De ce fait, sans le savoir, mon ami a capté dans une seule œuvre les deux ministères traditionnellement attribués à Saint-Michel : le premier, fort connu, est de mener des batailles spirituelles ; le deuxième, à peine connu, est qu’il a été regardé dès les premiers siècles de l’Église comme grand guérisseur et protecteur.
Quatrièmement et pour finir, l’urgence. « Il est vrai que « les puissances de la mort ne l’emporteront pas », comme l’a assuré le Seigneur (Matthieu 16, 18) mais cela ne veut pas dire que nous sommes exemptés d’épreuves et de luttes contre les pièges du Mauvais. » C’est ce qu’a dit saint Jean-Paul II quand il a visité le Mont Sant’Angelo, expliquant que les prières à saint Michel revêtaient une certaine urgence à toutes les époques.
Notons que la prière d’exorcisme que Léon XIII a composé pour accompagner la prière à Saint Michel et qu’il a récité plusieurs fois par jour, mentionne que les démons avaient déjà assiégé les lieux les plus saints – cela durant un pontificat que certains considèrent maintenant avec nostalgie.

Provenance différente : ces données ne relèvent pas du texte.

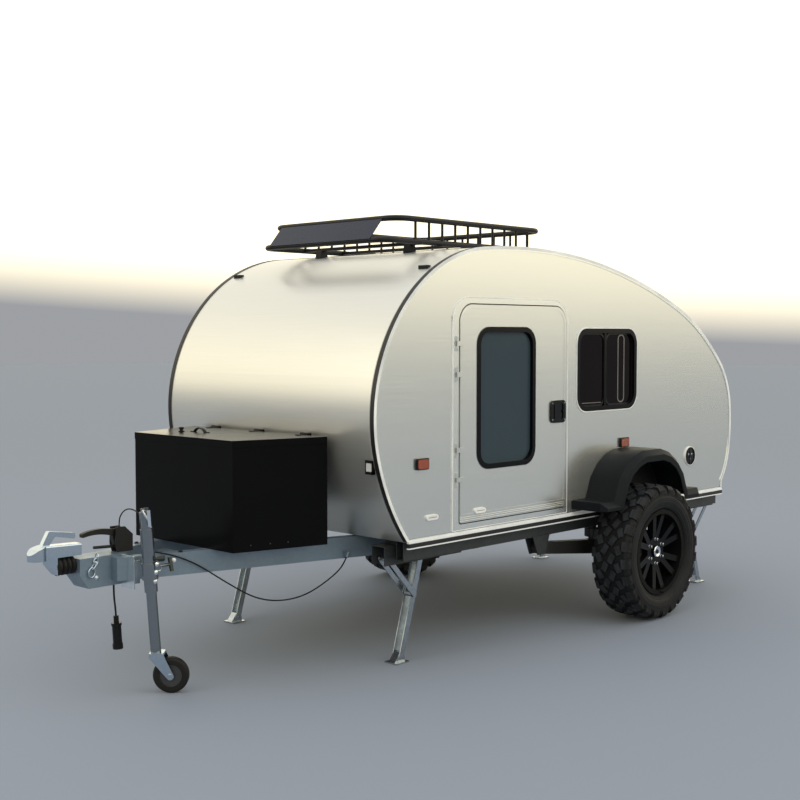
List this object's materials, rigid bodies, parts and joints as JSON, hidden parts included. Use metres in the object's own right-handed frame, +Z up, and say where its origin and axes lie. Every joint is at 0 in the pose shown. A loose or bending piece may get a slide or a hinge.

« Cette bataille contre le démon qui caractérise l’archange Saint-Michel reste pertinente de nos jours, parce que le démon est toujours vivant et à l’œuvre dans le monde. De fait, le mal qui s’y trouve, le désordre que nous constatons dans la société, l’incohérence de l’homme, la fragmentation intérieure dont il est victime, ne sont pas uniquement la conséquence du péché originel mais également les effets de l’activité ténébreuse et envahissante de Satan, de ce saboteur de l’équilibre moral de l’homme. Saint Paul n’hésite pas à l’appeler « le dieu de ce monde » (2 Corinthiens 4, 4), dans la mesure où il se montre en enchanteur trompeur, qui sait comment s’insinuer dans nos actions afin d’y introduire des déviations aussi destructrices qu’apparemment conformes à nos aspirations instinctives. »
D’où, encore une fois, les paroles de Jean-Paul II [son discours lors de la visite du sanctuaire]. Je ne connais pas de meilleure description de l’urgence du combat spirituel aujourd’hui, pour lequel Saint-Michel est le remède catholique.